# START OF Provided material

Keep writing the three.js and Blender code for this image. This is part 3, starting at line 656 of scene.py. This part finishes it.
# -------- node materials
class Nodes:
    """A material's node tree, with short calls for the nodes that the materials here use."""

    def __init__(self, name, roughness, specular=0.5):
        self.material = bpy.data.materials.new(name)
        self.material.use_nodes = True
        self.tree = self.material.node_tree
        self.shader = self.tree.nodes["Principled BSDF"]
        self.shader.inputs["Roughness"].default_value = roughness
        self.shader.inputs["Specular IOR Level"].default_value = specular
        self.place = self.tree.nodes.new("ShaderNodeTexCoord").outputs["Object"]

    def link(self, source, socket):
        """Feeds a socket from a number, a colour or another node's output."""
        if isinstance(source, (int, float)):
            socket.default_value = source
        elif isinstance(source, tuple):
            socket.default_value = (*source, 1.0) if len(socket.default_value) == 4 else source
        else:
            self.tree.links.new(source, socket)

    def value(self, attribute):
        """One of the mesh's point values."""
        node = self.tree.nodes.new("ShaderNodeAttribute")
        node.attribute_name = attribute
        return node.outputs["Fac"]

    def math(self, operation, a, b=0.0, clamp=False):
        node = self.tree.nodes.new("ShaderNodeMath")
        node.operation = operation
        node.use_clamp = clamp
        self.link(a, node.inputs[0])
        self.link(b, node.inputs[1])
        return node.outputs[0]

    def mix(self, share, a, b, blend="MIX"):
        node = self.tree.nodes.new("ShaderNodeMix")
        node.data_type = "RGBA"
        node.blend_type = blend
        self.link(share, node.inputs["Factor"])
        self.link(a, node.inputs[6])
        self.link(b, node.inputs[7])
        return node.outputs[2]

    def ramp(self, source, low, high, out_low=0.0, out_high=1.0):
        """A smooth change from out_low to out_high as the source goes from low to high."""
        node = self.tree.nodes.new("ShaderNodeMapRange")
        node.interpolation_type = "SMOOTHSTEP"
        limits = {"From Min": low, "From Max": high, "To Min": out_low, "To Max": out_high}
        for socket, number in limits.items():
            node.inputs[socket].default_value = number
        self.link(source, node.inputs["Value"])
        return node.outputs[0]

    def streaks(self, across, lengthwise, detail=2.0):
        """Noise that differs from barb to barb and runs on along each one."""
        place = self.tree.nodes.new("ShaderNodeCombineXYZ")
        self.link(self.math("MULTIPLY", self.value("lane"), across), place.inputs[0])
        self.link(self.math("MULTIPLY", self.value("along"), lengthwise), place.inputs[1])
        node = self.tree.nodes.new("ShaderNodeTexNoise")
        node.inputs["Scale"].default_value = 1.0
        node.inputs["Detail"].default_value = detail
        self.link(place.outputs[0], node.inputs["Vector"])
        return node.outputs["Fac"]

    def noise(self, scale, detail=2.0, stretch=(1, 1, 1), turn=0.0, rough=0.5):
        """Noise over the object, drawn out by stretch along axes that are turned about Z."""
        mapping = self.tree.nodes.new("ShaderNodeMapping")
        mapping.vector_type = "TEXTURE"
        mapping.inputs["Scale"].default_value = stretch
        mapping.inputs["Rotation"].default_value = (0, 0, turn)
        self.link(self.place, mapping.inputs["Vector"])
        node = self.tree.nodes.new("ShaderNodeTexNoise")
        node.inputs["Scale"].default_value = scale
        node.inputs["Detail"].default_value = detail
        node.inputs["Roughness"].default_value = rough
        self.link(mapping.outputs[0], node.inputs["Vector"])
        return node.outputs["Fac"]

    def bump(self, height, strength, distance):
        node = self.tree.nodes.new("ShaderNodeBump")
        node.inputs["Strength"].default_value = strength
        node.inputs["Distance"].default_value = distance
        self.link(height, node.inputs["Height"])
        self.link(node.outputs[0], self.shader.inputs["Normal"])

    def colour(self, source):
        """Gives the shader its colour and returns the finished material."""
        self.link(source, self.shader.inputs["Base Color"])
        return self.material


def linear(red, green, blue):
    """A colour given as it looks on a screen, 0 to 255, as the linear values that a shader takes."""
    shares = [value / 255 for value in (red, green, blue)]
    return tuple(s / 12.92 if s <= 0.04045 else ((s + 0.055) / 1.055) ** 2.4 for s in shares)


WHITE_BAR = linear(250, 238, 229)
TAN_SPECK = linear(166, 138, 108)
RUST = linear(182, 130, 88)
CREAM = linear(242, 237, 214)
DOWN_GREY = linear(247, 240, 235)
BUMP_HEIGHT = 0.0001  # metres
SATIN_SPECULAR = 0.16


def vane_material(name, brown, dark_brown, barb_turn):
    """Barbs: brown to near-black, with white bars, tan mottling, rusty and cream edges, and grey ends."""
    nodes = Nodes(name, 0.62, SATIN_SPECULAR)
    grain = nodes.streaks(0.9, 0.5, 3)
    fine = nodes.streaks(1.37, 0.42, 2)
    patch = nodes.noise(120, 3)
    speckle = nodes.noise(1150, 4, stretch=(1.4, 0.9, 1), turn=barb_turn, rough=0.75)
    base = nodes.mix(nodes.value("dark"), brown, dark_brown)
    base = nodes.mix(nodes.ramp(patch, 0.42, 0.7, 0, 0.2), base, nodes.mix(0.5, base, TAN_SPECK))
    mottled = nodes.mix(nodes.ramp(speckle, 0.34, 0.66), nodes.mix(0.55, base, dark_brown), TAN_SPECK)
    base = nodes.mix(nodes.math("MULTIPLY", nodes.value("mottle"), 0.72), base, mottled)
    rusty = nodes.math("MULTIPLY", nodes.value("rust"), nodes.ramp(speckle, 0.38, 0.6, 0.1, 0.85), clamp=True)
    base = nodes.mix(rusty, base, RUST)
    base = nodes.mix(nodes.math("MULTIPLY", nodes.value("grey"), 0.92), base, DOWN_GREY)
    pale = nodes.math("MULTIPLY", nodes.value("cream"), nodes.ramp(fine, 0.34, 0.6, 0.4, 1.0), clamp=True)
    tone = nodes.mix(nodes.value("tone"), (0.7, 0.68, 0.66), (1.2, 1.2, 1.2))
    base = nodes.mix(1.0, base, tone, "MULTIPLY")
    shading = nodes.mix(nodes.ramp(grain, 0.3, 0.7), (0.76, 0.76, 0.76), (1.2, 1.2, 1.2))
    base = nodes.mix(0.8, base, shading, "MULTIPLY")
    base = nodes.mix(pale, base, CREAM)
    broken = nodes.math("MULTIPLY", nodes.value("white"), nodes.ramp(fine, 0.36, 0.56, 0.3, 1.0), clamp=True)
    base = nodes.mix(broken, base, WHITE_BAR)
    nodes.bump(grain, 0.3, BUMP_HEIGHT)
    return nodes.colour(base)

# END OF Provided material

Aim of the exercise – Extract each line from the listing above, please, and repeat it exactly.

Task answer –
Keep writing the three.js and Blender code for this image. This is part 3, starting at line 656 of scene.py. This part finishes it.
# -------- node materials
class Nodes:
    """A material's node tree, with short calls for the nodes that the materials here use."""

    def __init__(self, name, roughness, specular=0.5):
        self.material = bpy.data.materials.new(name)
        self.material.use_nodes = True
        self.tree = self.material.node_tree
        self.shader = self.tree.nodes["Principled BSDF"]
        self.shader.inputs["Roughness"].default_value = roughness
        self.shader.inputs["Specular IOR Level"].default_value = specular
        self.place = self.tree.nodes.new("ShaderNodeTexCoord").outputs["Object"]

    def link(self, source, socket):
        """Feeds a socket from a number, a colour or another node's output."""
        if isinstance(source, (int, float)):
            socket.default_value = source
        elif isinstance(source, tuple):
            socket.default_value = (*source, 1.0) if len(socket.default_value) == 4 else source
        else:
            self.tree.links.new(source, socket)

    def value(self, attribute):
        """One of the mesh's point values."""
        node = self.tree.nodes.new("ShaderNodeAttribute")
        node.attribute_name = attribute
        return node.outputs["Fac"]

    def math(self, operation, a, b=0.0, clamp=False):
        node = self.tree.nodes.new("ShaderNodeMath")
        node.operation = operation
        node.use_clamp = clamp
        self.link(a, node.inputs[0])
        self.link(b, node.inputs[1])
        return node.outputs[0]

    def mix(self, share, a, b, blend="MIX"):
        node = self.tree.nodes.new("ShaderNodeMix")
        node.data_type = "RGBA"
        node.blend_type = blend
        self.link(share, node.inputs["Factor"])
        self.link(a, node.inputs[6])
        self.link(b, node.inputs[7])
        return node.outputs[2]

    def ramp(self, source, low, high, out_low=0.0, out_high=1.0):
        """A smooth change from out_low to out_high as the source goes from low to high."""
        node = self.tree.nodes.new("ShaderNodeMapRange")
        node.interpolation_type = "SMOOTHSTEP"
        limits = {"From Min": low, "From Max": high, "To Min": out_low, "To Max": out_high}
        for socket, number in limits.items():
            node.inputs[socket].default_value = number
        self.link(source, node.inputs["Value"])
        return node.outputs[0]

    def streaks(self, across, lengthwise, detail=2.0):
        """Noise that differs from barb to barb and runs on along each one."""
        place = self.tree.nodes.new("ShaderNodeCombineXYZ")
        self.link(self.math("MULTIPLY", self.value("lane"), across), place.inputs[0])
        self.link(self.math("MULTIPLY", self.value("along"), lengthwise), place.inputs[1])
        node = self.tree.nodes.new("ShaderNodeTexNoise")
        node.inputs["Scale"].default_value = 1.0
        node.inputs["Detail"].default_value = detail
        self.link(place.outputs[0], node.inputs["Vector"])
        return node.outputs["Fac"]

    def noise(self, scale, detail=2.0, stretch=(1, 1, 1), turn=0.0, rough=0.5):
        """Noise over the object, drawn out by stretch along axes that are turned about Z."""
        mapping = self.tree.nodes.new("ShaderNodeMapping")
        mapping.vector_type = "TEXTURE"
        mapping.inputs["Scale"].default_value = stretch
        mapping.inputs["Rotation"].default_value = (0, 0, turn)
        self.link(self.place, mapping.inputs["Vector"])
        node = self.tree.nodes.new("ShaderNodeTexNoise")
        node.inputs["Scale"].default_value = scale
        node.inputs["Detail"].default_value = detail
        node.inputs["Roughness"].default_value = rough
        self.link(mapping.outputs[0], node.inputs["Vector"])
        return node.outputs["Fac"]

    def bump(self, height, strength, distance):
        node = self.tree.nodes.new("ShaderNodeBump")
        node.inputs["Strength"].default_value = strength
        node.inputs["Distance"].default_value = distance
        self.link(height, node.inputs["Height"])
        self.link(node.outputs[0], self.shader.inputs["Normal"])

    def colour(self, source):
        """Gives the shader its colour and returns the finished material."""
        self.link(source, self.shader.inputs["Base Color"])
        return self.material


def linear(red, green, blue):
    """A colour given as it looks on a screen, 0 to 255, as the linear values that a shader takes."""
    shares = [value / 255 for value in (red, green, blue)]
    return tuple(s / 12.92 if s <= 0.04045 else ((s + 0.055) / 1.055) ** 2.4 for s in shares)


WHITE_BAR = linear(250, 238, 229)
TAN_SPECK = linear(166, 138, 108)
RUST = linear(182, 130, 88)
CREAM = linear(242, 237, 214)
DOWN_GREY = linear(247, 240, 235)
BUMP_HEIGHT = 0.0001  # metres
SATIN_SPECULAR = 0.16


def vane_material(name, brown, dark_brown, barb_turn):
    """Barbs: brown to near-black, with white bars, tan mottling, rusty and cream edges, and grey ends."""
    nodes = Nodes(name, 0.62, SATIN_SPECULAR)
    grain = nodes.streaks(0.9, 0.5, 3)
    fine = nodes.streaks(1.37, 0.42, 2)
    patch = nodes.noise(120, 3)
    speckle = nodes.noise(1150, 4, stretch=(1.4, 0.9, 1), turn=barb_turn, rough=0.75)
    base = nodes.mix(nodes.value("dark"), brown, dark_brown)
    base = nodes.mix(nodes.ramp(patch, 0.42, 0.7, 0, 0.2), base, nodes.mix(0.5, base, TAN_SPECK))
    mottled = nodes.mix(nodes.ramp(speckle, 0.34, 0.66), nodes.mix(0.55, base, dark_brown), TAN_SPECK)
    base = nodes.mix(nodes.math("MULTIPLY", nodes.value("mottle"), 0.72), base, mottled)
    rusty = nodes.math("MULTIPLY", nodes.value("rust"), nodes.ramp(speckle, 0.38, 0.6, 0.1, 0.85), clamp=True)
    base = nodes.mix(rusty, base, RUST)
    base = nodes.mix(nodes.math("MULTIPLY", nodes.value("grey"), 0.92), base, DOWN_GREY)
    pale = nodes.math("MULTIPLY", nodes.value("cream"), nodes.ramp(fine, 0.34, 0.6, 0.4, 1.0), clamp=True)
    tone = nodes.mix(nodes.value("tone"), (0.7, 0.68, 0.66), (1.2, 1.2, 1.2))
    base = nodes.mix(1.0, base, tone, "MULTIPLY")
    shading = nodes.mix(nodes.ramp(grain, 0.3, 0.7), (0.76, 0.76, 0.76), (1.2, 1.2, 1.2))
    base = nodes.mix(0.8, base, shading, "MULTIPLY")
    base = nodes.mix(pale, base, CREAM)
    broken = nodes.math("MULTIPLY", nodes.value("white"), nodes.ramp(fine, 0.36, 0.56, 0.3, 1.0), clamp=True)
    base = nodes.mix(broken, base, WHITE_BAR)
    nodes.bump(grain, 0.3, BUMP_HEIGHT)
    return nodes.colour(base)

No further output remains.